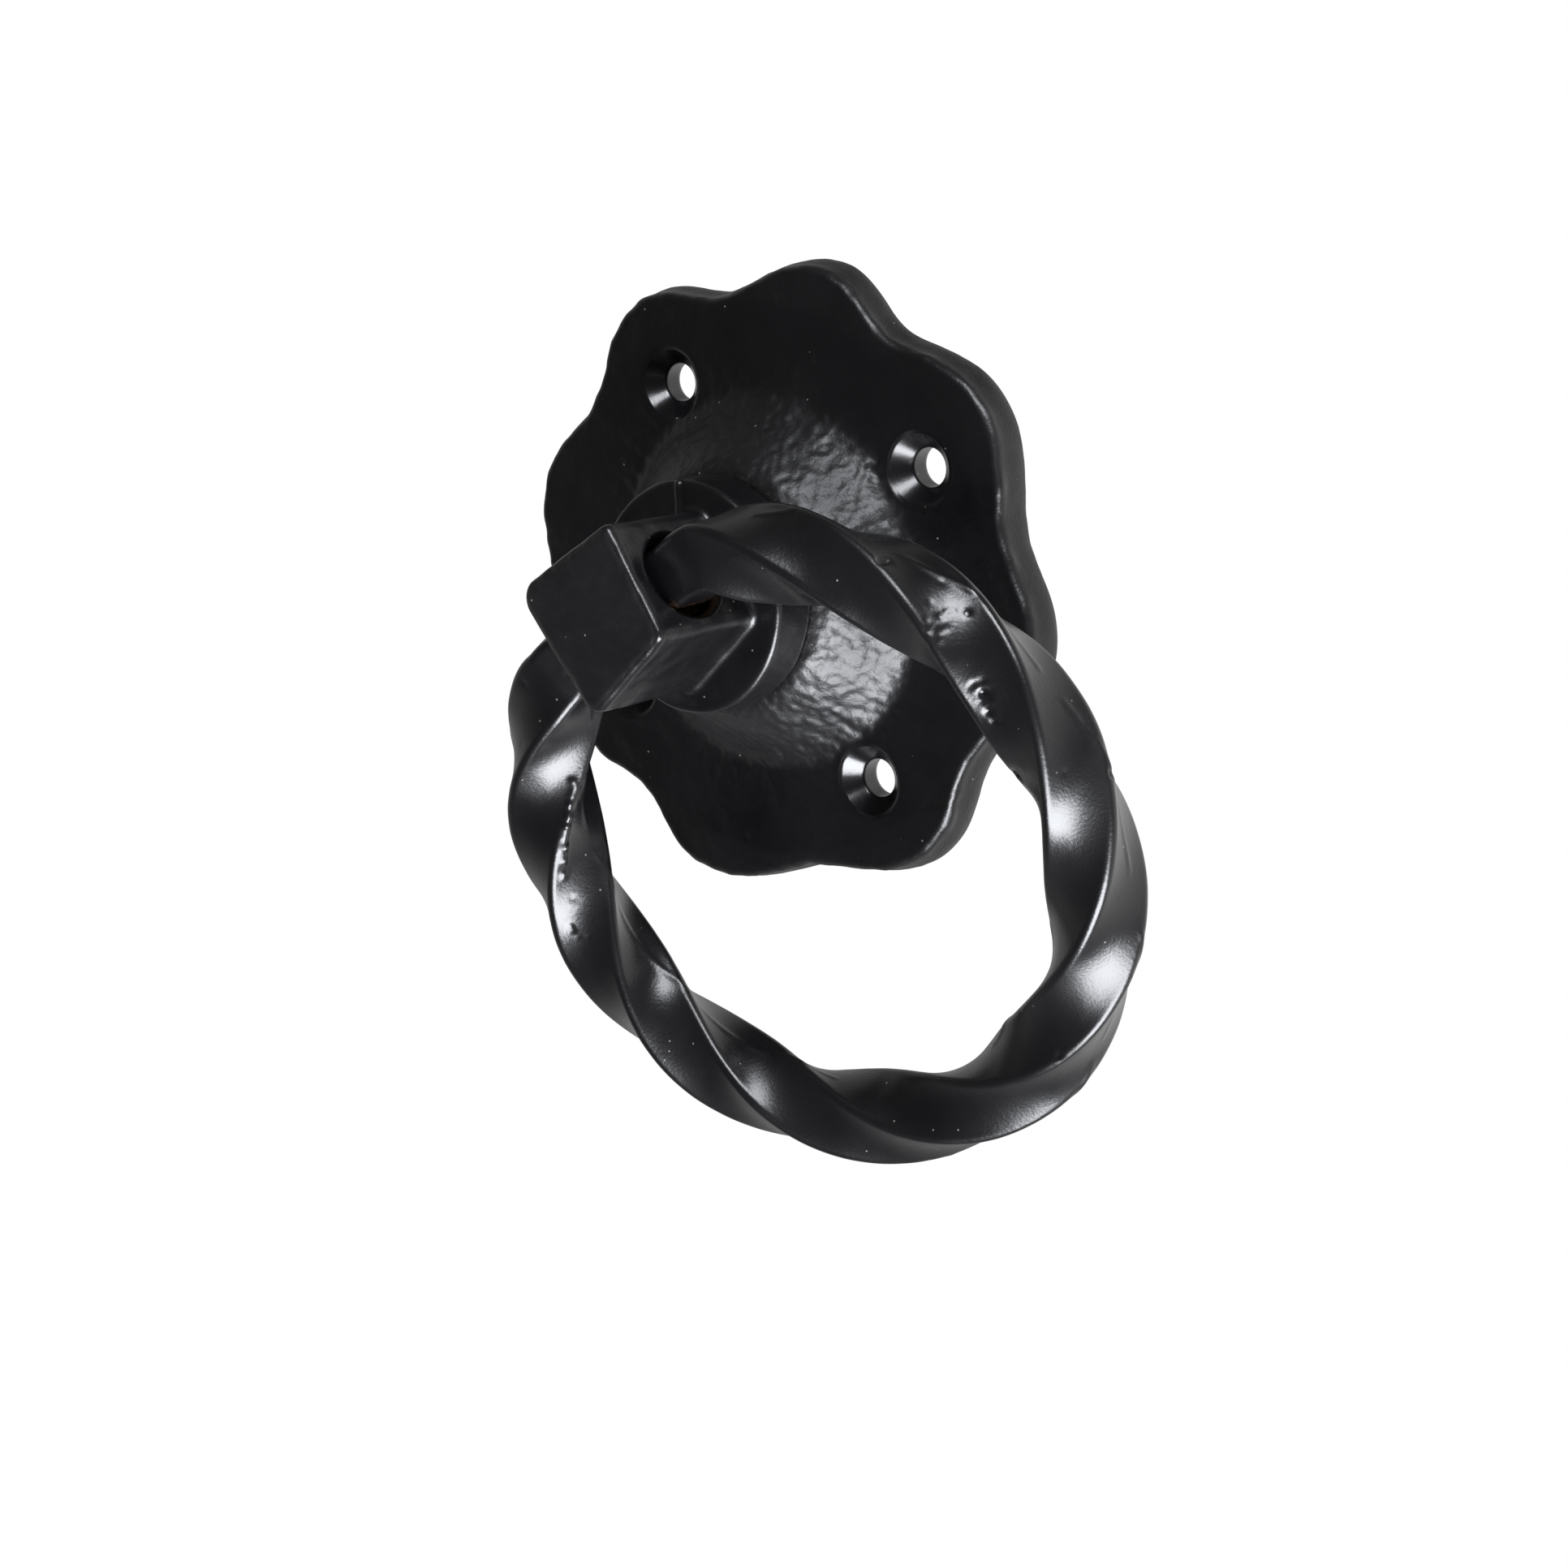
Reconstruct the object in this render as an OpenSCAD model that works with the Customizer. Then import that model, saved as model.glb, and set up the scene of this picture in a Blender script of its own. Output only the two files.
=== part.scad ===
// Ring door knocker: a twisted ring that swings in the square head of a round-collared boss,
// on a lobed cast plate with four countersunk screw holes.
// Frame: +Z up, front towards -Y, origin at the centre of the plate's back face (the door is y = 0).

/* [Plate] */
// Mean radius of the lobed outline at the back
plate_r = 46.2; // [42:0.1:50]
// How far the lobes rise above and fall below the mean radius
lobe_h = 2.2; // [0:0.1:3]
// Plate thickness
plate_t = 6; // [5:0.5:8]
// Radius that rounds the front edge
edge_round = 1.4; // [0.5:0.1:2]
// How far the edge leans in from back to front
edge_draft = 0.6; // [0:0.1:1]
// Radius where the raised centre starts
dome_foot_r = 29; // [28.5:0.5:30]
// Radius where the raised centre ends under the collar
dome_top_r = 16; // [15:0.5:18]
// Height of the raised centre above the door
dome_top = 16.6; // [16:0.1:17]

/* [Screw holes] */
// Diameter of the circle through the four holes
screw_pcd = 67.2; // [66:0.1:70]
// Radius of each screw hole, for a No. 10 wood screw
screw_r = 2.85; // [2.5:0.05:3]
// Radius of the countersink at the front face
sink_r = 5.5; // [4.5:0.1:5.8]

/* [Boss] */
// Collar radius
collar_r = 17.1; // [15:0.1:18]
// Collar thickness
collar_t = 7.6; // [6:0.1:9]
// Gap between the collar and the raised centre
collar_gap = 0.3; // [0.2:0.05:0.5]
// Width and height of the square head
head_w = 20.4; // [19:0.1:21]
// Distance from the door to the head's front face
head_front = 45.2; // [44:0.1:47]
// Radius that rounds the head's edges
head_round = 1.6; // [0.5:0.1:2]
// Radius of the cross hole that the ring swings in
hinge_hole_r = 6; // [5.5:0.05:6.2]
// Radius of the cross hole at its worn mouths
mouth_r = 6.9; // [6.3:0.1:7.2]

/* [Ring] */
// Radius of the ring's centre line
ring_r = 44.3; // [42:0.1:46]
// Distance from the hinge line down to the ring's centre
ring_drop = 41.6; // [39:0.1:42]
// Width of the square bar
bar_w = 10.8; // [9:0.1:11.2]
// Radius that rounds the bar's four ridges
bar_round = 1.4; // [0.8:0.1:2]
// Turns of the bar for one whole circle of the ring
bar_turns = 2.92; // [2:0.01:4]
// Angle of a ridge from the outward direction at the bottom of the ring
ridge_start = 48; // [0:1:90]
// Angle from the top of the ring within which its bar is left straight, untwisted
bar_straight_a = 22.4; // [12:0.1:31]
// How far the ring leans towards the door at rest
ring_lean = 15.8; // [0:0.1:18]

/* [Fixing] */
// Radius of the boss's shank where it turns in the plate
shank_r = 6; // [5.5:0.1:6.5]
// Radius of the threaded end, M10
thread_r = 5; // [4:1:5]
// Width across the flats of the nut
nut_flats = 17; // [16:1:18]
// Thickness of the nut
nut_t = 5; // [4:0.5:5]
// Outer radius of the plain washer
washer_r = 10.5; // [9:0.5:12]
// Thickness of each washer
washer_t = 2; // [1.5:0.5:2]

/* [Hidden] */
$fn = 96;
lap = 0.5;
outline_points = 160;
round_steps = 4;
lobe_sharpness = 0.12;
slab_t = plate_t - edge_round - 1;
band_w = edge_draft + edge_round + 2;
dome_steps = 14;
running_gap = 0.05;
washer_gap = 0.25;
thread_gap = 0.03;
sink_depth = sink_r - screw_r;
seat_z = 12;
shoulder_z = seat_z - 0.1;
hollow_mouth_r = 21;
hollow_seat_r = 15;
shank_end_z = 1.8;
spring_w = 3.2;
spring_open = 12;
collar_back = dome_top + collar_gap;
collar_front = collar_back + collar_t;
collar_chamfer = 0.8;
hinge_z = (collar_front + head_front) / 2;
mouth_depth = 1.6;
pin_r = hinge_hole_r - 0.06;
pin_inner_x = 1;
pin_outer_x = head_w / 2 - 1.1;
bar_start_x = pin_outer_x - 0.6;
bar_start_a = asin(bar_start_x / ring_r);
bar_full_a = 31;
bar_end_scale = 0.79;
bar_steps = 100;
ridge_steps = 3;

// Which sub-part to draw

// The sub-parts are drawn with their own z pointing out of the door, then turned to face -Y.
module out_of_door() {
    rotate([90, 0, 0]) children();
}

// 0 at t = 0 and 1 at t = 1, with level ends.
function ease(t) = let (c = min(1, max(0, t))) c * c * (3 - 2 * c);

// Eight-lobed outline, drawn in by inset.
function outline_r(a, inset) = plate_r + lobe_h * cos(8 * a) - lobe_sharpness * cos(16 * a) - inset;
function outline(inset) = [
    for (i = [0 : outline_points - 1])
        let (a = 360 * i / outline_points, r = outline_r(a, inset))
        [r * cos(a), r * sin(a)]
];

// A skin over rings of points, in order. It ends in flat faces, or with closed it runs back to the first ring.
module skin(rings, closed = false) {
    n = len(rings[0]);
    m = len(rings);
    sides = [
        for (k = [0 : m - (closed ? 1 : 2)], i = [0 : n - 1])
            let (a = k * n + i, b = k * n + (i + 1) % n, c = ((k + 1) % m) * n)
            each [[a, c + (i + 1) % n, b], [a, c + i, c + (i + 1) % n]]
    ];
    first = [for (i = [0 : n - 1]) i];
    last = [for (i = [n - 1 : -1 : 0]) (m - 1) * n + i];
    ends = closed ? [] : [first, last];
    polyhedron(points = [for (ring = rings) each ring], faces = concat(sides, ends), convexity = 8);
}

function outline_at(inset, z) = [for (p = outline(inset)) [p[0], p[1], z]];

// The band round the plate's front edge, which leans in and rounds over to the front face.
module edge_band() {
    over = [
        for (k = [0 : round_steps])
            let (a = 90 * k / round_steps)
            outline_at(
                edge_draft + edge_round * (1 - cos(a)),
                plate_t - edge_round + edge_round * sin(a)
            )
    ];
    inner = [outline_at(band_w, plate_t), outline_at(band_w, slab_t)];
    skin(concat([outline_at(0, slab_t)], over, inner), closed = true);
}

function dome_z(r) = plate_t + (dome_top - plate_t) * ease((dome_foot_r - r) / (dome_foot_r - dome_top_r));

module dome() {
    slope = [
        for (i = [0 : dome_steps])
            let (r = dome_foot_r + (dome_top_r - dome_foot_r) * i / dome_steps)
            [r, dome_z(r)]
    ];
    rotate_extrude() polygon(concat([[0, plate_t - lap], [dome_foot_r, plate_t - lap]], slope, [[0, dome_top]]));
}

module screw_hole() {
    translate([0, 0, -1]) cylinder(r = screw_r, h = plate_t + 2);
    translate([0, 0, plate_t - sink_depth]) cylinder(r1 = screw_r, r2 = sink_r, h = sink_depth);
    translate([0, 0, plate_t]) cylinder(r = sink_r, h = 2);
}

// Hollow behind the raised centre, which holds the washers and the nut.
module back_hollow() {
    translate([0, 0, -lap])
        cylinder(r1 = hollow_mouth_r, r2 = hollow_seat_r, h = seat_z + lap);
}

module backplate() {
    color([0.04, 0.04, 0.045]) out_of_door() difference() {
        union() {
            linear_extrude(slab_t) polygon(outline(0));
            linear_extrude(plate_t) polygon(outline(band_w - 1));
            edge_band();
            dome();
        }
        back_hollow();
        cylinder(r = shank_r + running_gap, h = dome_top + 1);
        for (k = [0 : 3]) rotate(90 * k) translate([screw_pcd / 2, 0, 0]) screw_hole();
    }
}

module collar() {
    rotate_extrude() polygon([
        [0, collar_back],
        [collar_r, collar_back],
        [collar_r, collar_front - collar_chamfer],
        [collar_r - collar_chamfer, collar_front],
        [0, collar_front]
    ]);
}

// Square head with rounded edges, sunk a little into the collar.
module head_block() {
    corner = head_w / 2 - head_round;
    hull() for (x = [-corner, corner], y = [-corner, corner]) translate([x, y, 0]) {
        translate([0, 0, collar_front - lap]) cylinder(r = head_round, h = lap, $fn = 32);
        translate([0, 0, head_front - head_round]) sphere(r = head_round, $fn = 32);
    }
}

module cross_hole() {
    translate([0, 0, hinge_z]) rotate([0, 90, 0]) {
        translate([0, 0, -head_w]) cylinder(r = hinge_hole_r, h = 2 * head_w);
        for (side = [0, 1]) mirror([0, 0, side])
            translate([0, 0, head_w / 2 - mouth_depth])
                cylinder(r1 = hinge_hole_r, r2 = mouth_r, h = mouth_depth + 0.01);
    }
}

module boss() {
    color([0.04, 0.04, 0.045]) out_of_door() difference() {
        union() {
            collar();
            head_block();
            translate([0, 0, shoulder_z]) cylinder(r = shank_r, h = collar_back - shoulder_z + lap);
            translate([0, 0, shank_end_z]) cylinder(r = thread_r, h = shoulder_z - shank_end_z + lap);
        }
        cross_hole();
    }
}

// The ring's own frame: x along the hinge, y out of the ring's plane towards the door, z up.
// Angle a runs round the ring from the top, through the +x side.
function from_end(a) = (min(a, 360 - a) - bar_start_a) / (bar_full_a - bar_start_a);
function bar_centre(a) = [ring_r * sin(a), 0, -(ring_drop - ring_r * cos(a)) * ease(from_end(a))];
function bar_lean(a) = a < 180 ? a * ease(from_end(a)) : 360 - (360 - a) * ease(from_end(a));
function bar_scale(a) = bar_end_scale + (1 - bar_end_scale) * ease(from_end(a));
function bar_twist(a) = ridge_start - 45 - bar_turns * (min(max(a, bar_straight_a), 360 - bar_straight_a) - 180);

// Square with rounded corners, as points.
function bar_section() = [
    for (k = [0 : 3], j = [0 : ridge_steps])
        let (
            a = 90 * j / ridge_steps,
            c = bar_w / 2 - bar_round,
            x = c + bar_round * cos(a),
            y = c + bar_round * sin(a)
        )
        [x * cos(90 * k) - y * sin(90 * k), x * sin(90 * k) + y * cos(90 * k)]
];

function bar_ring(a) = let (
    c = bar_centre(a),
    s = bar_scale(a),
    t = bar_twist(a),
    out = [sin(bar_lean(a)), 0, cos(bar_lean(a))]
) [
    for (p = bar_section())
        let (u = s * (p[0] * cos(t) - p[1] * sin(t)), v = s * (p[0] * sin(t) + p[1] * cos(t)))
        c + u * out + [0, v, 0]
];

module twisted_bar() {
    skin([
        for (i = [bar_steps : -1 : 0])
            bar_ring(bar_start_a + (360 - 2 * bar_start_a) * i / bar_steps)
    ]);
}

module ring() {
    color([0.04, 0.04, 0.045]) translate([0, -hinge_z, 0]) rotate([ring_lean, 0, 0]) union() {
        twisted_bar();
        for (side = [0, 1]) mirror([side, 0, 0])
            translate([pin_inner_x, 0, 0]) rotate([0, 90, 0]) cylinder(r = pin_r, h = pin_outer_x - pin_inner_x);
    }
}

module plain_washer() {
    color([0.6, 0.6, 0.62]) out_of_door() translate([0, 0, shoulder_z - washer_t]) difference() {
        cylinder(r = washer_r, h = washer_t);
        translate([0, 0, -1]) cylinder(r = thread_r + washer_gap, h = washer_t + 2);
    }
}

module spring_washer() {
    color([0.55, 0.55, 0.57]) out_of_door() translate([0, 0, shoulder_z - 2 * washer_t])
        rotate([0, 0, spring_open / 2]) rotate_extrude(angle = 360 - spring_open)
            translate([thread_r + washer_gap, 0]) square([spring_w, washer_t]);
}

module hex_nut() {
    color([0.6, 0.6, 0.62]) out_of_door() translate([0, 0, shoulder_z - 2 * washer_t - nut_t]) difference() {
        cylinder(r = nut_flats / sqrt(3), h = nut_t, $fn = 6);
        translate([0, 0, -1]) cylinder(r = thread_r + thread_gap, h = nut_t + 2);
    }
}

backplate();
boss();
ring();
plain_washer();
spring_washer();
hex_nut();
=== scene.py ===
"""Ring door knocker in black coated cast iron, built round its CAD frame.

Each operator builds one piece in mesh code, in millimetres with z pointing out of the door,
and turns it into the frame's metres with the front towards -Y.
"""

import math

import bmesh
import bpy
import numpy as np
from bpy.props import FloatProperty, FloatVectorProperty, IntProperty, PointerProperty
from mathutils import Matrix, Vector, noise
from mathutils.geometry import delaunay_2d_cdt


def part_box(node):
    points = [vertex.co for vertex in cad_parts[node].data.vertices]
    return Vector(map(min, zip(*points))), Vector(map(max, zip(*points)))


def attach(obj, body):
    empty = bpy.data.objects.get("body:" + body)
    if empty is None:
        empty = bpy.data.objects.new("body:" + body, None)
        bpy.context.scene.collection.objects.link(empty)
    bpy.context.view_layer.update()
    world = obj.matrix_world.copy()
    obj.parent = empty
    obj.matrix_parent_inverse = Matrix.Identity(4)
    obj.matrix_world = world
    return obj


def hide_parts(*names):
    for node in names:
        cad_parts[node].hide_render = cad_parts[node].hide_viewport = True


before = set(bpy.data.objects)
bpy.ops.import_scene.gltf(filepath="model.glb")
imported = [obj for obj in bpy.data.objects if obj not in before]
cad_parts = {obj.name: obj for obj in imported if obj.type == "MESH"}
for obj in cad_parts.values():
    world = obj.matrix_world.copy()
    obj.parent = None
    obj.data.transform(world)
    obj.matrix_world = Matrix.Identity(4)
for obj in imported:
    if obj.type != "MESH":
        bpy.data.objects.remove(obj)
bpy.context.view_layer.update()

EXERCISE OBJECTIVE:
Exactly the lines from the line containing "color([0.55, 0.55, 0.57])" to the line containing "obj.parent = None", both included, are to be set down; no other line belongs in the answer.

COMPLETED EXERCISE:
    color([0.55, 0.55, 0.57]) out_of_door() translate([0, 0, shoulder_z - 2 * washer_t])
        rotate([0, 0, spring_open / 2]) rotate_extrude(angle = 360 - spring_open)
            translate([thread_r + washer_gap, 0]) square([spring_w, washer_t]);
}

module hex_nut() {
    color([0.6, 0.6, 0.62]) out_of_door() translate([0, 0, shoulder_z - 2 * washer_t - nut_t]) difference() {
        cylinder(r = nut_flats / sqrt(3), h = nut_t, $fn = 6);
        translate([0, 0, -1]) cylinder(r = thread_r + thread_gap, h = nut_t + 2);
    }
}

backplate();
boss();
ring();
plain_washer();
spring_washer();
hex_nut();
=== scene.py ===
"""Ring door knocker in black coated cast iron, built round its CAD frame.

Each operator builds one piece in mesh code, in millimetres with z pointing out of the door,
and turns it into the frame's metres with the front towards -Y.
"""

import math

import bmesh
import bpy
import numpy as np
from bpy.props import FloatProperty, FloatVectorProperty, IntProperty, PointerProperty
from mathutils import Matrix, Vector, noise
from mathutils.geometry import delaunay_2d_cdt


def part_box(node):
    points = [vertex.co for vertex in cad_parts[node].data.vertices]
    return Vector(map(min, zip(*points))), Vector(map(max, zip(*points)))


def attach(obj, body):
    empty = bpy.data.objects.get("body:" + body)
    if empty is None:
        empty = bpy.data.objects.new("body:" + body, None)
        bpy.context.scene.collection.objects.link(empty)
    bpy.context.view_layer.update()
    world = obj.matrix_world.copy()
    obj.parent = empty
    obj.matrix_parent_inverse = Matrix.Identity(4)
    obj.matrix_world = world
    return obj


def hide_parts(*names):
    for node in names:
        cad_parts[node].hide_render = cad_parts[node].hide_viewport = True


before = set(bpy.data.objects)
bpy.ops.import_scene.gltf(filepath="model.glb")
imported = [obj for obj in bpy.data.objects if obj not in before]
cad_parts = {obj.name: obj for obj in imported if obj.type == "MESH"}
for obj in cad_parts.values():
    world = obj.matrix_world.copy()
    obj.parent = None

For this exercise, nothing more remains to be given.